Here’s the key change:
elif self.hf_text_config.model_type in (
"deepseek_v2",
"deepseek_v3",
"deepseek_v32",
"deepseek_mtp",
"kimi_k2",
"kimi_linear",
"longcat_flash",
"pangu_ultra_moe",
"pangu_ultra_moe_mtp",
"glm4_moe_lite", # <-- ADD THIS LINE
):
return self.hf_text_config.kv_lora_rank is not None
With this patch and chunked prefill enabled (by setting max-num-batched-tokens lower than max-model-len), vLLM processes long sequences in manageable chunks while still supporting the full 128k context window.
Performance Results
Performance varies significantly depending on your GPU generation and configuration:
| Configuration | Throughput |
|---|---|
With --enforce-eager (CUDA graphs disabled) |
~30 tok/s |
Without --enforce-eager on Blackwell |
100-136 tok/s |
On Blackwell GPUs (RTX 5090), the TritonMLA backend fully supports CUDA graphs. Enabling them provides a 3-4x speedup over eager mode.
GPU-specific guidance:
- Blackwell+ (RTX 5090): Do NOT use
--enforce-eager - Pre-Hopper GPUs: Use
--enforce-eager(CUDA graphs unsupported with MLA)
Quick Setup
The full setup involves:
- Use vLLM nightly - The
glm4_moe_litearchitecture isn’t in stable releases yet - Install transformers from main -
Glm4MoeLiteConfigis too new for stable transformers - Patch the MLA config - Add
glm4_moe_liteto the MLA whitelist - Configure chunked prefill - Set
max-num-batched-tokensto 8192 - Use the NVFP4 quantized model -
GadflyII/GLM-4.7-Flash-NVFP4fits in 32GB
Once running, verify MLA is active:
docker compose logs vllm-glm 2>&1 | grep -E "TRITON_MLA|Available KV cache"
You should see:
Using TRITON_MLA attention backend out of potential backends: ('TRITON_MLA',)

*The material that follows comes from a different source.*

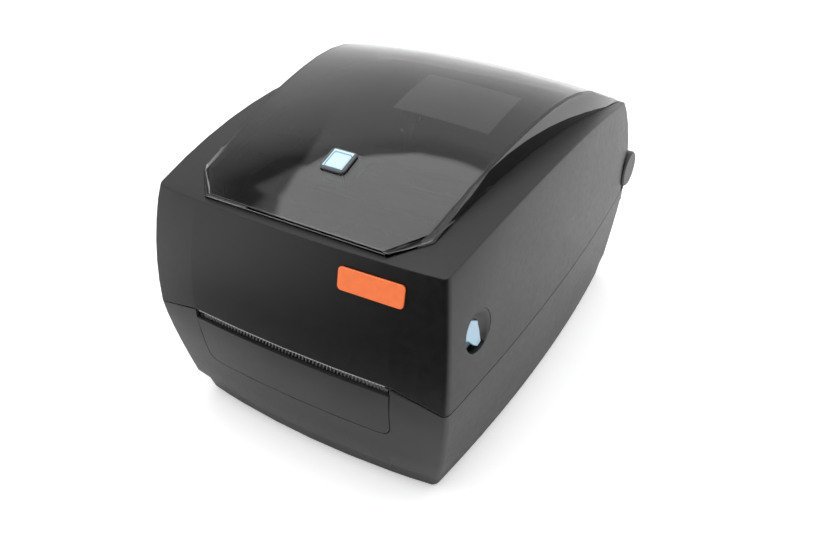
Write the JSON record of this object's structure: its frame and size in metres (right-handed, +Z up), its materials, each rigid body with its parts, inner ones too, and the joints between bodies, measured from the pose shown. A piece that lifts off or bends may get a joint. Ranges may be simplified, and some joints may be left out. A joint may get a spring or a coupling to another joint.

Available KV cache memory: 8.11 GiB
Download the Full Setup Guide
For complete step-by-step instructions including the full docker-compose.yml, troubleshooting tips, and verification commands:
Download: GLM-4.7-Flash MLA Setup Guide (Markdown)
Coming Soon: Benchmarks
I’ll be publishing detailed benchmarks comparing GLM-4.7-Flash against other local models in the same parameter class. Stay tuned for:
- Coding benchmark comparisons
- Long-context retrieval tests
- Real-world agentic task performance
- Memory and throughput analysis across GPU generations
Conclusion
GLM-4.7-Flash represents a significant step forward for local LLM inference. The combination of MoE efficiency, MLA attention, and strong benchmark performance makes it a compelling choice for anyone running local models.
With the MLA patch and proper configuration, you can run the full 128k context window on a single 32GB GPU at over 100 tokens per second on Blackwell hardware. That’s enterprise-grade capability on consumer hardware.
The model’s MIT license and strong tool-use capabilities also make it an excellent foundation for agentic applications where you need both performance and the freedom to deploy anywhere.